- [Data excerpt]
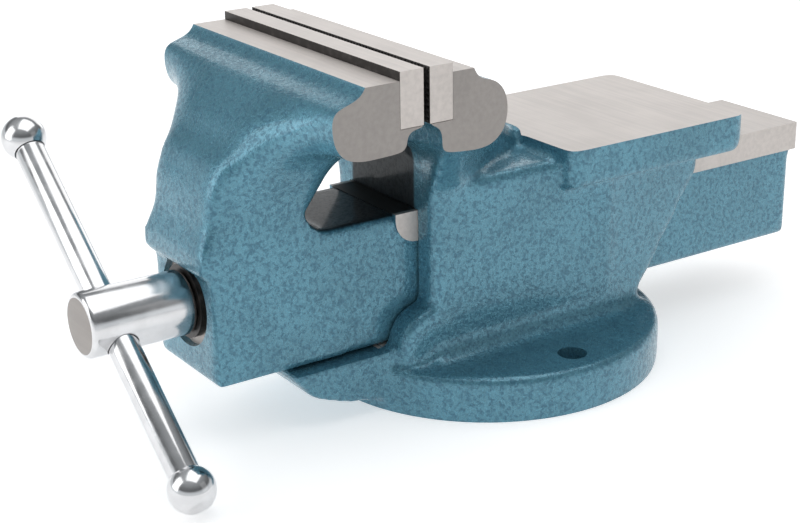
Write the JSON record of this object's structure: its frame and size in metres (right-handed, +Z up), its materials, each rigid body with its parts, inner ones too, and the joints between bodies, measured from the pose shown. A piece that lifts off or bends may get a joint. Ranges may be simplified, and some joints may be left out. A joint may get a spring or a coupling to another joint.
{
  "type": "bench vise",
  "caption": "Bench vise on a round fixed base, with wide jaws faced in steel plates, a sliding box beam, an anvil pad behind the jaws and a sliding bar handle.",
  "frame": {"origin": "centre of the round base on its underside", "axes": "+Z up, +Y from the handle along the screw to the anvil, +X across the jaws to the right as seen from the handle"},
  "size_m": [0.1812, 0.4079, 0.1754],
  "materials": {
    "hammered_paint": "blue hammered enamel on cast iron, with bare machined faces on the jaw tops and ends, the beam's guide strip and the anvil's top",
    "ground_steel": "ground steel with crosshatched gripping faces",
    "bright_steel": "polished bright steel",
    "dark_steel": "dark oiled steel",
    "spring_steel": "spring steel wire",
    "cast_nut": "bare cast iron"
  },
  "bodies": {
    "root": {"fixed_body": "hammered_paint", "rear_jaw_plate": "ground_steel", "rear_jaw_screw_left": "dark_steel", "rear_jaw_screw_right": "dark_steel", "lead_nut": "cast_nut", "nut_bolt": "dark_steel", "nut_bolt_washer": "dark_steel"},
    "moving_jaw": {"moving_jaw": "hammered_paint", "front_jaw_plate": "ground_steel", "front_jaw_screw_left": "dark_steel", "front_jaw_screw_right": "dark_steel"},
    "lead_screw": {"lead_screw": "bright_steel", "thrust_collar": "dark_steel", "spring_seat_washer": "dark_steel", "retraction_spring": "spring_steel", "retainer_washer": "dark_steel", "cotter_pin": "bright_steel"},
    "handle": {"handle_bar": "bright_steel", "handle_knob_upper": "bright_steel", "handle_knob_lower": "bright_steel"}
  },
  "joints": [
    {"name": "jaw_slide", "type": "slide", "parent": "root", "child": "moving_jaw", "axis": [0, -1, 0], "range_m": [-0.0015, 0.15]},
    {"name": "screw_spin", "type": "hinge", "parent": "moving_jaw", "child": "lead_screw", "pos_m": [0, -0.2033, 0.0655], "axis": [0, -1, 0], "range_deg": [-107.9, 10799]},
    {"name": "handle_slide", "type": "slide", "parent": "lead_screw", "child": "handle", "axis": [0.7955, 0, -0.606], "range_m": [-0.062, 0.078]}
  ],
  "couplings": [
    {"joint": "jaw_slide", "follows": "screw_spin", "m_per_rad": 0.00079577}
  ]
}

- [Set exercise] Give an exact copy of all the data shown above.

- [Worked solution]
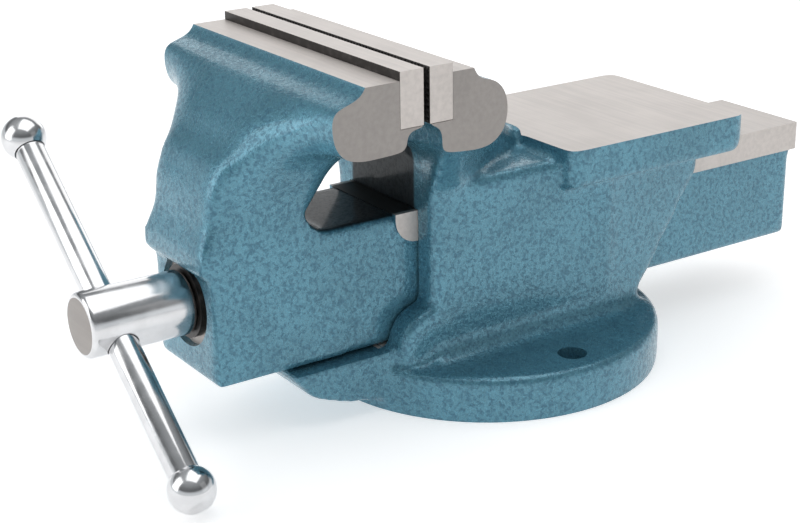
Write the JSON record of this object's structure: its frame and size in metres (right-handed, +Z up), its materials, each rigid body with its parts, inner ones too, and the joints between bodies, measured from the pose shown. A piece that lifts off or bends may get a joint. Ranges may be simplified, and some joints may be left out. A joint may get a spring or a coupling to another joint.
{
  "type": "bench vise",
  "caption": "Bench vise on a round fixed base, with wide jaws faced in steel plates, a sliding box beam, an anvil pad behind the jaws and a sliding bar handle.",
  "frame": {"origin": "centre of the round base on its underside", "axes": "+Z up, +Y from the handle along the screw to the anvil, +X across the jaws to the right as seen from the handle"},
  "size_m": [0.1812, 0.4079, 0.1754],
  "materials": {
    "hammered_paint": "blue hammered enamel on cast iron, with bare machined faces on the jaw tops and ends, the beam's guide strip and the anvil's top",
    "ground_steel": "ground steel with crosshatched gripping faces",
    "bright_steel": "polished bright steel",
    "dark_steel": "dark oiled steel",
    "spring_steel": "spring steel wire",
    "cast_nut": "bare cast iron"
  },
  "bodies": {
    "root": {"fixed_body": "hammered_paint", "rear_jaw_plate": "ground_steel", "rear_jaw_screw_left": "dark_steel", "rear_jaw_screw_right": "dark_steel", "lead_nut": "cast_nut", "nut_bolt": "dark_steel", "nut_bolt_washer": "dark_steel"},
    "moving_jaw": {"moving_jaw": "hammered_paint", "front_jaw_plate": "ground_steel", "front_jaw_screw_left": "dark_steel", "front_jaw_screw_right": "dark_steel"},
    "lead_screw": {"lead_screw": "bright_steel", "thrust_collar": "dark_steel", "spring_seat_washer": "dark_steel", "retraction_spring": "spring_steel", "retainer_washer": "dark_steel", "cotter_pin": "bright_steel"},
    "handle": {"handle_bar": "bright_steel", "handle_knob_upper": "bright_steel", "handle_knob_lower": "bright_steel"}
  },
  "joints": [
    {"name": "jaw_slide", "type": "slide", "parent": "root", "child": "moving_jaw", "axis": [0, -1, 0], "range_m": [-0.0015, 0.15]},
    {"name": "screw_spin", "type": "hinge", "parent": "moving_jaw", "child": "lead_screw", "pos_m": [0, -0.2033, 0.0655], "axis": [0, -1, 0], "range_deg": [-107.9, 10799]},
    {"name": "handle_slide", "type": "slide", "parent": "lead_screw", "child": "handle", "axis": [0.7955, 0, -0.606], "range_m": [-0.062, 0.078]}
  ],
  "couplings": [
    {"joint": "jaw_slide", "follows": "screw_spin", "m_per_rad": 0.00079577}
  ]
}